Si según los proyectos de los padres el hijo tiene algún valor, pueden acogerlo e incluso pedir ayudas concretas para que el embarazo se desarrolle de modo adecuado y para que tras el parto haya una buena asistencia sanitaria. En cambio, si tales proyectos consideran al hijo como no deseable, sus padres cuentan en muchos lugares con el “derecho” a decidir su destrucción a través del aborto “legal” en los primeros meses.

Desde ese supuesto “derecho” al aborto es fácil dar el paso hacia el infanticidio, porque no se ha reconocido ni aceptado al hijo por su dignidad intrínseca, que está por encima de los deseos y planes de sus mismos padres.

Decir lo anterior supone ser capaces de elaborar una reflexión antropológica sobre la dignidad humana en todas las etapas de la vida de cada individuo. Si se niega tal dignidad en las etapas iniciales (o en las finales, como algunos pretenden respecto de los enfermos que se encuentran en el así llamado estado vegetativo persistente), se corre el riesgo de negarla también en otras etapas, pues la dignidad existiría en tanto en cuanto alguien la reconoce, y dejaría de existir si falta tal reconocimiento.

Para concluir, ¿existe un hilo que relaciona entre sí el aborto y el infanticidio? Sí: el de aquellas mentalidades que niegan una dignidad intrínseca a algunos seres humanos y sólo la reconocen a otros según ciertas condiciones más o menos convencionales.
Si el infanticidio del propio hijo es visto por muchos como un acto criminal y un delito sumamente grave, se hace necesario ir a fondo y reconocer que no es menos grave la eliminación de los hijos antes de nacer.

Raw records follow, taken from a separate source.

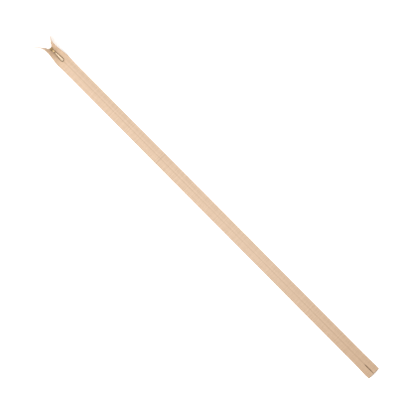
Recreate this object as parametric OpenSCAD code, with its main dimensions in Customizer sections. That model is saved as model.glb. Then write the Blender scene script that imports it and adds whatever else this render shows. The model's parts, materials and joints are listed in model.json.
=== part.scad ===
// Concealed zip fastener, closed at the bottom, with its slider parked at the top.
// X runs across the tapes, +Y points to the slider end, +Z is the face side.
// The seam lies on x = 0, the outer tape margins and the slider's back lie near z = 0.
// The chain lies level above the slider's back plate, so the slider can run the whole way down.

/* [Length] */
// Nominal length, from the slider's top end to the bottom stop
zip_len = 800; // [500:10:900]
// Tape below the bottom stop
tail_len = 27; // [15:1:40]
// How far the left tape reaches beyond the slider
left_reach = 23; // [14:1:26]
// How far the right tape reaches beyond the slider
right_reach = 16; // [14:1:26]

/* [Tape] */
// Distance from the seam to a tape's outer edge
tape_half_w = 12.5; // [11:0.1:14]
// Thickness of the woven tape
tape_t = 0.35; // [0.25:0.05:0.4]
// Distance from the seam to each tape's fold
fold_x = 0.4; // [0.35:0.05:0.5]
// Width of the edge that is folded back under the tape
hook_w = 2.1; // [1.9:0.1:2.1]
// Steepness of the slope between the chain and the flat margin
slope_deg = 28; // [28:1:45]

/* [Chain] */
// Width of one coil
coil_w = 2.0; // [1.6:0.1:2.0]
// Height of one coil
coil_h = 1.25; // [1.0:0.05:1.3]
// Diameter of the core cord inside a coil
core_d = 0.55; // [0.4:0.05:0.6]
// Width of one row of sewing thread
thread_w = 0.35; // [0.2:0.05:0.4]

/* [Slider] */
// Length of the slider body
slider_len = 11; // [10:0.5:12]
// Room in the slider beside each closed stringer
side_room = 0.65; // [0.6:0.05:0.7]
// Thickness of the slider's side walls
wall_t = 0.6; // [0.5:0.05:0.8]
// Thickness of the slider's back plate
plate_t = 0.45; // [0.4:0.05:0.5]
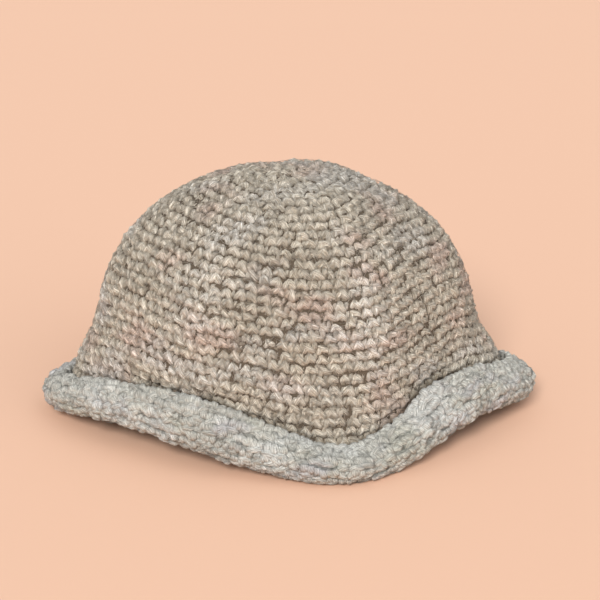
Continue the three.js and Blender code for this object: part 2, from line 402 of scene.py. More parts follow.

El aborto es, por lo tanto, la raíz que prepara y que nutre la mentalidad a favor del infanticidio. La mejor manera de evitar ambas injusticias radica en reconocer y defender con firmeza la dignidad de cada ser humano desde ese momento inicial de su vida, tras la fecundación de un óvulo por parte de un espermatozoide, hasta que llega la hora de su muerte natural.